:: What is required ::
Repeat each record below exactly as given.

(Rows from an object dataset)
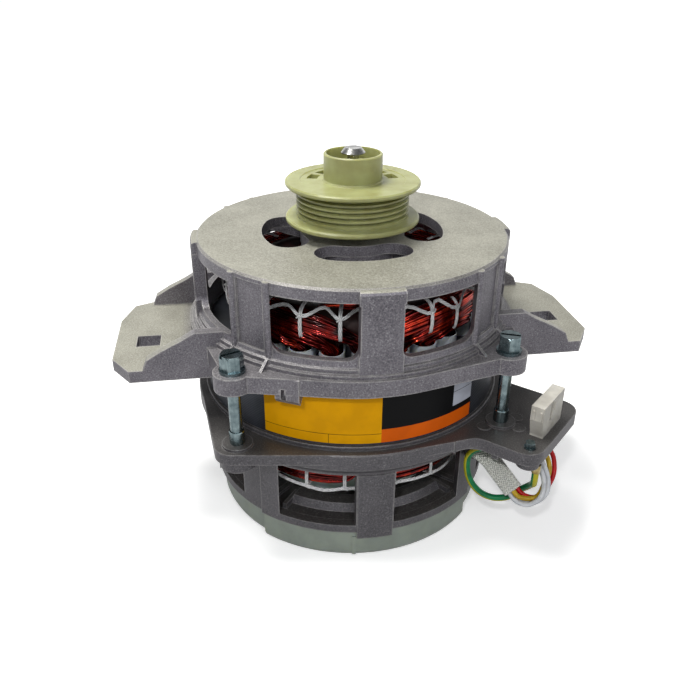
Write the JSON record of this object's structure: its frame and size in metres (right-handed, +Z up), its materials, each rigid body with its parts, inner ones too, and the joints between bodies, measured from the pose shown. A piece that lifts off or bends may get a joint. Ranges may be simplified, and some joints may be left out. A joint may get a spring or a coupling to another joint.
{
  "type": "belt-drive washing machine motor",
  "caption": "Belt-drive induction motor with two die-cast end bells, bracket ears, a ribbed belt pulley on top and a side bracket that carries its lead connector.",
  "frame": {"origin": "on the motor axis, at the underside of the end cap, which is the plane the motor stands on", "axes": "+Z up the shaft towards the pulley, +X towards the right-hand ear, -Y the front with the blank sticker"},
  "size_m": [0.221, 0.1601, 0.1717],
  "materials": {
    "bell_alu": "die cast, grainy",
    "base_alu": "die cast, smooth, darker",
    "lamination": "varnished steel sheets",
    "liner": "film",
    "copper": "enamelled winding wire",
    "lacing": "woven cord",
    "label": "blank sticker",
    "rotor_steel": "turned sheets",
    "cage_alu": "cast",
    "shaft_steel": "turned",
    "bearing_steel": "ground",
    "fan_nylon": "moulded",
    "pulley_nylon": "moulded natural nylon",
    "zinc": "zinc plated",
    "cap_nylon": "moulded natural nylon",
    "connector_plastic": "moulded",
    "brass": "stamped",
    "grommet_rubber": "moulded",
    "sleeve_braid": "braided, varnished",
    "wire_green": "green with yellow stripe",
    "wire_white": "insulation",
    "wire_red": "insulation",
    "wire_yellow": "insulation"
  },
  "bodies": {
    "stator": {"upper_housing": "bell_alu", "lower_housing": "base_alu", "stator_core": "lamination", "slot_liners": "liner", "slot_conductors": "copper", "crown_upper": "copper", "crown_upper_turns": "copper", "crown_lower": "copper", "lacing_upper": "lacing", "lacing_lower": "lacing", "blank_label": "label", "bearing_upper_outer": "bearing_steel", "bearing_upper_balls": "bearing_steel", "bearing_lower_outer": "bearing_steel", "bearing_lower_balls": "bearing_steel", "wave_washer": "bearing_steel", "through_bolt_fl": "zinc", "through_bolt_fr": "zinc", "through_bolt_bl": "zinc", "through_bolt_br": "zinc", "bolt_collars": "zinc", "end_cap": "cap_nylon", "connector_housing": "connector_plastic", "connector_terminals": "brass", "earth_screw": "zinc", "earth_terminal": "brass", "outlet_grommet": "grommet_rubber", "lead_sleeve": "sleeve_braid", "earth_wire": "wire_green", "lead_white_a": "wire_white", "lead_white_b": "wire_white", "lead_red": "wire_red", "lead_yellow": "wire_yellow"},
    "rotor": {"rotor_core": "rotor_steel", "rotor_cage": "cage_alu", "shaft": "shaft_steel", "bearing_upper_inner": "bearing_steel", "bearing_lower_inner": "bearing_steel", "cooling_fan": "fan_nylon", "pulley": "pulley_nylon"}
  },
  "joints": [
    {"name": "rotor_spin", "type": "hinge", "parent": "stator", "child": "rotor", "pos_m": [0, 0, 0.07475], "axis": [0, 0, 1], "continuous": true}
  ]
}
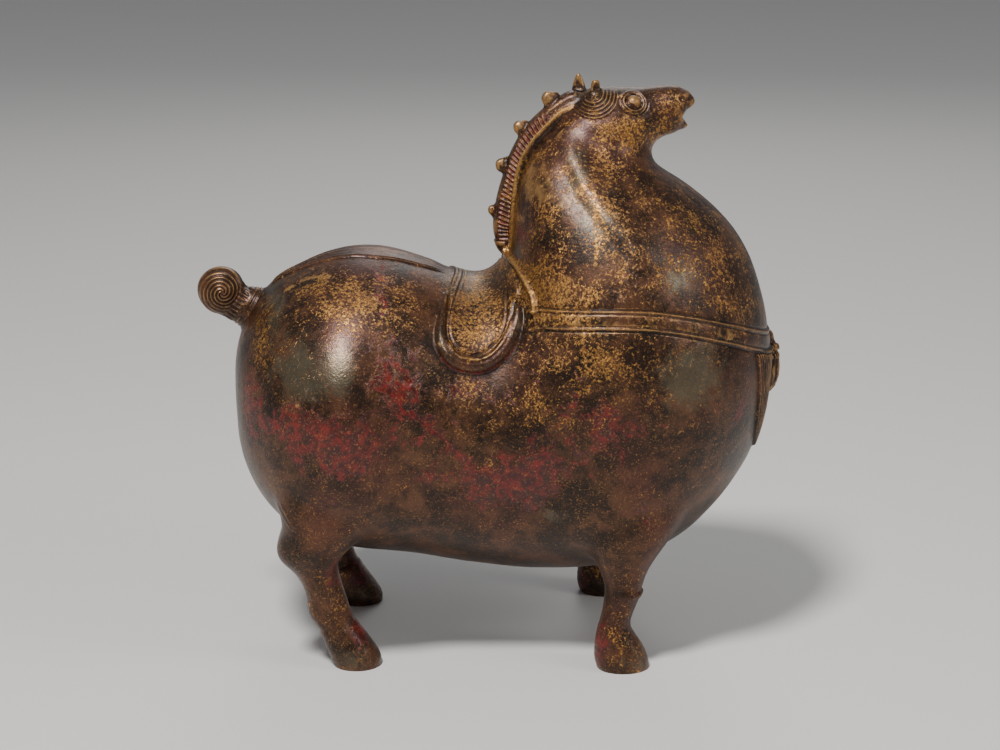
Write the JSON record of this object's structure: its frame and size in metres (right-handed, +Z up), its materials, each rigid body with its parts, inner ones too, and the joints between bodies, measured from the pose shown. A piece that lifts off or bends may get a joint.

:: Response to the task ::
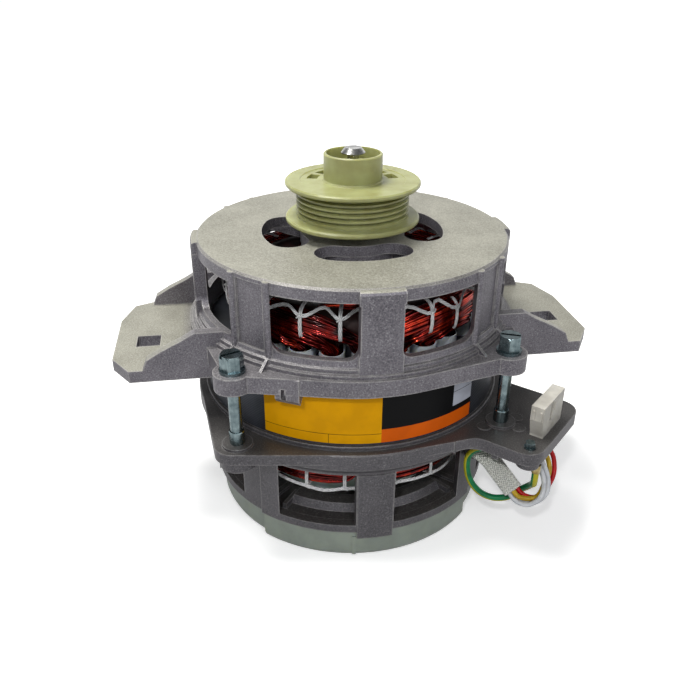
Write the JSON record of this object's structure: its frame and size in metres (right-handed, +Z up), its materials, each rigid body with its parts, inner ones too, and the joints between bodies, measured from the pose shown. A piece that lifts off or bends may get a joint. Ranges may be simplified, and some joints may be left out. A joint may get a spring or a coupling to another joint.
{
  "type": "belt-drive washing machine motor",
  "caption": "Belt-drive induction motor with two die-cast end bells, bracket ears, a ribbed belt pulley on top and a side bracket that carries its lead connector.",
  "frame": {"origin": "on the motor axis, at the underside of the end cap, which is the plane the motor stands on", "axes": "+Z up the shaft towards the pulley, +X towards the right-hand ear, -Y the front with the blank sticker"},
  "size_m": [0.221, 0.1601, 0.1717],
  "materials": {
    "bell_alu": "die cast, grainy",
    "base_alu": "die cast, smooth, darker",
    "lamination": "varnished steel sheets",
    "liner": "film",
    "copper": "enamelled winding wire",
    "lacing": "woven cord",
    "label": "blank sticker",
    "rotor_steel": "turned sheets",
    "cage_alu": "cast",
    "shaft_steel": "turned",
    "bearing_steel": "ground",
    "fan_nylon": "moulded",
    "pulley_nylon": "moulded natural nylon",
    "zinc": "zinc plated",
    "cap_nylon": "moulded natural nylon",
    "connector_plastic": "moulded",
    "brass": "stamped",
    "grommet_rubber": "moulded",
    "sleeve_braid": "braided, varnished",
    "wire_green": "green with yellow stripe",
    "wire_white": "insulation",
    "wire_red": "insulation",
    "wire_yellow": "insulation"
  },
  "bodies": {
    "stator": {"upper_housing": "bell_alu", "lower_housing": "base_alu", "stator_core": "lamination", "slot_liners": "liner", "slot_conductors": "copper", "crown_upper": "copper", "crown_upper_turns": "copper", "crown_lower": "copper", "lacing_upper": "lacing", "lacing_lower": "lacing", "blank_label": "label", "bearing_upper_outer": "bearing_steel", "bearing_upper_balls": "bearing_steel", "bearing_lower_outer": "bearing_steel", "bearing_lower_balls": "bearing_steel", "wave_washer": "bearing_steel", "through_bolt_fl": "zinc", "through_bolt_fr": "zinc", "through_bolt_bl": "zinc", "through_bolt_br": "zinc", "bolt_collars": "zinc", "end_cap": "cap_nylon", "connector_housing": "connector_plastic", "connector_terminals": "brass", "earth_screw": "zinc", "earth_terminal": "brass", "outlet_grommet": "grommet_rubber", "lead_sleeve": "sleeve_braid", "earth_wire": "wire_green", "lead_white_a": "wire_white", "lead_white_b": "wire_white", "lead_red": "wire_red", "lead_yellow": "wire_yellow"},
    "rotor": {"rotor_core": "rotor_steel", "rotor_cage": "cage_alu", "shaft": "shaft_steel", "bearing_upper_inner": "bearing_steel", "bearing_lower_inner": "bearing_steel", "cooling_fan": "fan_nylon", "pulley": "pulley_nylon"}
  },
  "joints": [
    {"name": "rotor_spin", "type": "hinge", "parent": "stator", "child": "rotor", "pos_m": [0, 0, 0.07475], "axis": [0, 0, 1], "continuous": true}
  ]
}
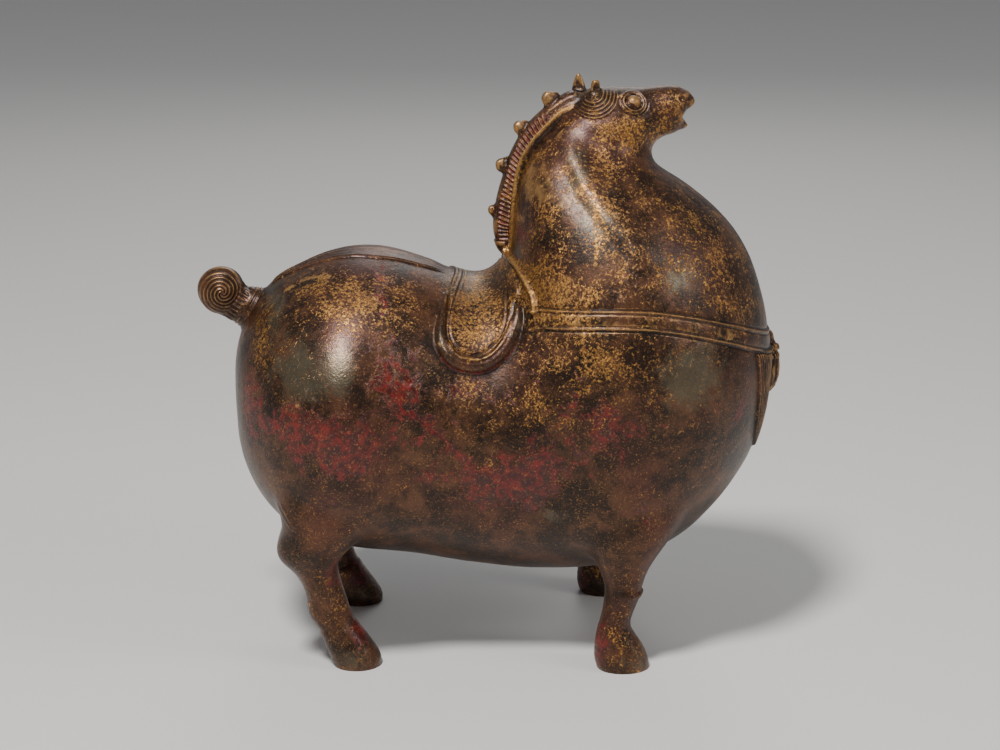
Write the JSON record of this object's structure: its frame and size in metres (right-handed, +Z up), its materials, each rigid body with its parts, inner ones too, and the joints between bodies, measured from the pose shown. A piece that lifts off or bends may get a joint.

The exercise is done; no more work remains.